■ Set exercise:
Search the listing below for "parts". Copy each matching line.

■ Dataset extract:
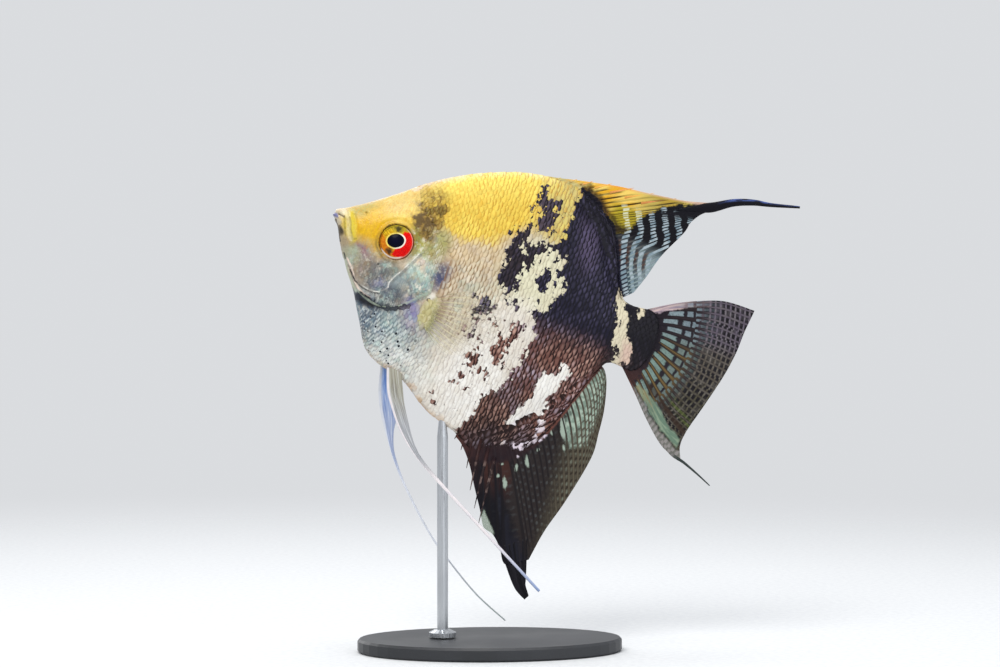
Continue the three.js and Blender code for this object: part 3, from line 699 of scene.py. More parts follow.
class Nodes:
    """Short ways to add and join the nodes of one tree. Colours are fields or hex codes."""

    def __init__(self, tree):
        self.tree = tree

    def put(self, socket, value):
        if isinstance(value, Field):
            self.tree.links.new(value.socket, socket)
        else:
            socket.default_value = (*paint(value), 1) if isinstance(value, str) else value

    def fields(self, outputs):
        """A node's outputs, by name and by number."""
        found = [Field(self, socket) for socket in outputs]
        return {**dict(enumerate(found)), **{field.socket.name: field for field in reversed(found)}}

    def add(self, kind, inputs, **settings):
        node = self.tree.nodes.new("ShaderNode" + kind)
        for name, value in settings.items():
            setattr(node, name, value)
        for name, value in inputs.items():
            self.put(node.inputs[name], value)
        return self.fields(node.outputs)

    def math(self, operation, first, second=0):
        return self.add("Math", {0: first, 1: second}, operation=operation)[0]

    def most(self, first, second):
        return self.math("MAXIMUM", first, second)

    def least(self, first, second):
        return self.math("MINIMUM", first, second)

    def fraction(self, value):
        return self.math("FRACT", value)

    def root(self, value):
        return self.math("SQRT", value)

    def step(self, value, start, end, low=0, high=1):
        inputs = {"Value": value, "From Min": start, "From Max": end, "To Min": low, "To Max": high}
        return self.add("MapRange", inputs, interpolation_type="SMOOTHSTEP")[0]

    def fade(self, value, start, end):
        return self.step(value, start, end, 1, 0)

    def between(self, value, start, end, soft):
        return (
            self.step(value, start - soft, start + soft) * self.fade(value, end - soft, end + soft)
        )

    def mix(self, share, first, second, blend="MIX"):
        inputs = {0: share, 6: first, 7: second}
        return self.add("Mix", inputs, data_type="RGBA", blend_type=blend)[2]

    def apart(self, vector):
        parts = self.add("SeparateXYZ", {0: vector})
        return parts[0], parts[1], parts[2]

    def together(self, x=0, y=0, z=0):
        return self.add("CombineXYZ", {0: x, 1: y, 2: z})[0]

    def noise(self, at, scale, detail=2, roughness=0.5):
        inputs = {"Vector": at, "Scale": scale, "Detail": detail, "Roughness": roughness}
        return self.add("TexNoise", inputs)["Fac"]

    def cells(self, at, scale):
        return self.add("TexVoronoi", {"Vector": at, "Scale": scale})

    def stored(self, name, output="Vector"):
        return self.add("Attribute", {}, attribute_name=name)[output]

    def bump(self, height, distance, strength):
        inputs = {"Height": height, "Distance": distance, "Strength": strength}
        return self.add("Bump", inputs)[0]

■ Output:
Continue the three.js and Blender code for this object: part 3, from line 699 of scene.py. More parts follow.
        parts = self.add("SeparateXYZ", {0: vector})
        return parts[0], parts[1], parts[2]